Unusually, the beginning of this narrative attempts to normalize the setting, location, and actors: everything is just ordinary, and (unlike many other mythical narratives) it takes place in the city of Nibru, a real, known location. The first person pronoun ‘we’ is introduced, to involve the audience.
‘At that time’ (it is implied that this was recent), a goddess warns her daughter about the danger along the river bank from the lusty and irresponsible god Enlil. As the story unfolds, the daughter, Ninlil, resists Enlil’s first advance, with various excuses. Enlil relies on his minister Nuska to transport him across the river so he can have sex with Ninlil. Their encounter takes place by the river, as they bathe, float downstream by boat, or cross over by ferry.

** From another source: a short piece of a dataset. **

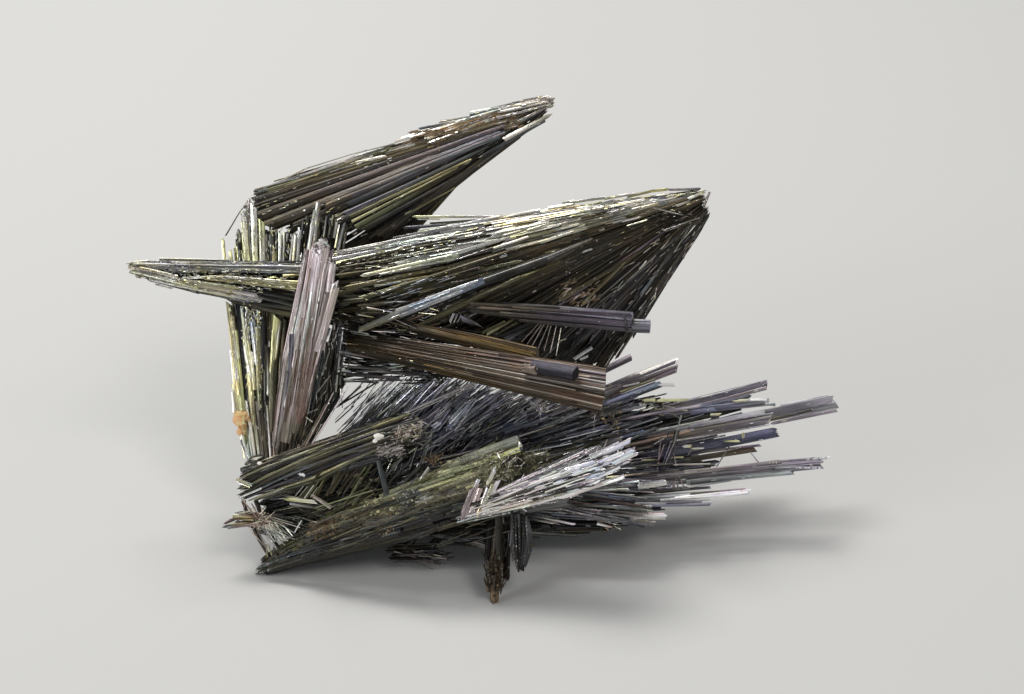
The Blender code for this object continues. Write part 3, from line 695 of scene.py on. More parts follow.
# ---------------------------------------------------------------- finish
def finish_of(name, rough=0.30, tarnish=(0.10, 0.10, 0.20), tarnish_share=0.35, crust_or_painted_highlight_tone=(0.30, 0.17, 0.07),
              crust_or_painted_highlight_pale=(0.52, 0.40, 0.22), lift=1.0, dust=0.0):
    """Striated stibnite: the crystal's own tone, streaks along its length, tarnish in patches, and a matte non-metal
    colour in its mask, which is rough crust and, on bright tones, a painted highlight.
    """
    m = bpy.data.materials.new(name)
    m.use_nodes = True
    nt = m.node_tree
    nt.nodes.clear()
    N, L = nt.nodes.new, nt.links.new

    def math_node(op, a, b=None, clamp=False):
        x = N("ShaderNodeMath")
        x.operation = op
        x.use_clamp = clamp
        for i, v in enumerate((a, b)):
            if v is None:
                continue
            if isinstance(v, (int, float)):
                x.inputs[i].default_value = v
            else:
                L(v, x.inputs[i])
        return x.outputs[0]

    def ramp(fac, *stops):
        x = N("ShaderNodeValToRGB")
        L(fac, x.inputs[0])
        while len(x.color_ramp.elements) < len(stops):
            x.color_ramp.elements.new(0.5)
        for e, (p, c) in zip(x.color_ramp.elements, stops):
            e.position = p
            e.color = (c, c, c, 1) if isinstance(c, (int, float)) else (*c, 1)
        return x.outputs[0]

    def mix(kind, fac, a, b):
        x = N("ShaderNodeMix")
        x.data_type = "RGBA"
        x.blend_type = kind
        for s, v in ((0, fac), (6, a), (7, b)):
            if isinstance(v, (int, float)):
                x.inputs[s].default_value = v
            elif isinstance(v, tuple):
                x.inputs[s].default_value = (*v, 1)
            else:
                L(v, x.inputs[s])
        return x.outputs[2]

    def noise(vec, scale, detail=3.0, rough_=0.55):
        x = N("ShaderNodeTexNoise")
        L(vec, x.inputs["Vector"])
        x.inputs["Scale"].default_value = scale
        x.inputs["Detail"].default_value = detail
        x.inputs["Roughness"].default_value = rough_
        return x.outputs["Fac"]

    def scaled(vec, s):
        x = N("ShaderNodeMapping")
        L(vec, x.inputs["Vector"])
        x.inputs["Scale"].default_value = s
        return x.outputs[0]

    grain = N("ShaderNodeUVMap")
    grain.uv_map = "grain"
    g = grain.outputs[0]
    tone = N("ShaderNodeAttribute")
    tone.attribute_name = "tone"
    space = N("ShaderNodeTexCoord").outputs["Object"]

    streak = noise(scaled(g, (2.4, 0.14, 1)), 1.0, 4.0, 0.62)   # striations along the length, coarse to fine
    cross = noise(scaled(g, (2.2, 0.75, 1)), 1.0, 2.0, 0.6)     # growth steps, which break up the glints
    patch = noise(space, 210.0, 2.0, 0.6)                       # tarnish in patches of a few millimetres
    speck = noise(space, 2100.0, 2.0, 0.7)

    colour = mix("MULTIPLY", 1.0, tone.outputs["Color"], ramp(streak, (0.30, 0.35 * lift), (0.50, 0.95 * lift), (0.68, 1.7 * lift)))
    stain = math_node("MULTIPLY", ramp(patch, (0.44, 0.0), (0.60, 1.0)), tarnish_share, True)
    colour = mix("MIX", stain, colour, mix("MULTIPLY", 1.0, colour, tarnish))
    colour = mix("MULTIPLY", 0.6, colour, ramp(cross, (0.26, 0.4), (0.40, 1.0)))

    # matte mask: real crust, and painted highlights where bright tones are laid with a high crust value
    mask = math_node("MULTIPLY", tone.outputs["Alpha"], 1.35)
    mask = math_node("ADD", mask, math_node("MULTIPLY", math_node("SUBTRACT", speck, 0.5), 1.5))
    mask = ramp(math_node("SUBTRACT", mask, 0.38, True), (0.0, 0.0), (0.28, 1.0))
    if dust:
        mask = math_node("MAXIMUM", mask, ramp(speck, (0.70, 0.0), (0.76, dust)))
    crust = mix("MIX", ramp(noise(space, 700.0, 2.0, 0.7), (0.38, 0.0), (0.66, 1.0)), crust_or_painted_highlight_tone, crust_or_painted_highlight_pale)
    keyed = mix("MIX", 0.85, crust, tone.outputs["Color"])
    crust_or_painted_highlight_colour = mix("MIX", math_node("GREATER_THAN", tone.outputs["Alpha"], 0.9), crust, keyed)
    colour = mix("MIX", mask, colour, crust_or_painted_highlight_colour)

    bsdf = N("ShaderNodeBsdfPrincipled")
    L(colour, bsdf.inputs["Base Color"])
    L(math_node("MULTIPLY", math_node("SUBTRACT", 1.0, mask), 0.74), bsdf.inputs["Metallic"])
    r = math_node("ADD", math_node("MULTIPLY", streak, 0.22), rough - 0.12)
    r = math_node("ADD", r, math_node("MULTIPLY", ramp(patch, (0.4, 0.0), (0.7, 1.0)), 0.08))
    r = math_node("ADD", r, math_node("MULTIPLY", mask, 0.5), True)
    L(r, bsdf.inputs["Roughness"])
    tangent = N("ShaderNodeTangent")
    tangent.direction_type = "UV_MAP"
    tangent.uv_map = "grain"
    L(tangent.outputs[0], bsdf.inputs["Tangent"])
    bsdf.inputs["Anisotropic"].default_value = 0.55

    h = math_node("ADD", streak, math_node("MULTIPLY", cross, 0.55))
    h = math_node("ADD", h, math_node("MULTIPLY", math_node("MULTIPLY", mask, speck), 1.5))
    bump = N("ShaderNodeBump")
    bump.inputs["Strength"].default_value = 0.6
    bump.inputs["Distance"].default_value = 0.00010
    L(h, bump.inputs["Height"])
    L(bump.outputs[0], bsdf.inputs["Normal"])
    out = N("ShaderNodeOutputMaterial")
    L(bsdf.outputs[0], out.inputs[0])
    return m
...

Next, Enlil is walking in the Ki-ur, the courtyard of his temple in Nibru, and is forced by the other gods to leave the city, as being ritually impure. The youthful Ninlil, emotionally captive, follows him. In three parallel episodes, Enlil speaks first to the keeper of the city gate, then—as the location becomes more sombre—the man who guards the river of the Underworld, and finally the Underworld ferryman, saying ‘Don’t tell Ninlil where I am’. Each time, when she asks after Enlil, he answers, disguised as each man in turn, that he does not know where the god is. Ninlil then offers to have sex with him, telling him excitedly, ‘The great god Enlil has had sex with me already’. He then has sex again with her: whether he reveals his identity or not is unclear.
The psychology of this is complex. Enlil seems to want to escape from Ninlil. Ninlil seems willing to have sex with anyone. Or is it all a complex sexual game? Successively Ninlil becomes pregnant with the moon-god Suen, two gods associated with the Underworld (Nergal and Ninazu), and Enbilulu, a deity connected with irrigation. The poem ends with a praise of the fertility of Enlil and Ninlil.
There seems to be no concern over the obvious problem of serial pregnancy and multiple births, which here seem to override natural laws. Although Enlil is ritually impure from having sex (perhaps in a holy location), there are no moral overtones; and Ninlil seems to be just as promiscuous as he is. On a straightforward level the poem explains the parentage of various deities.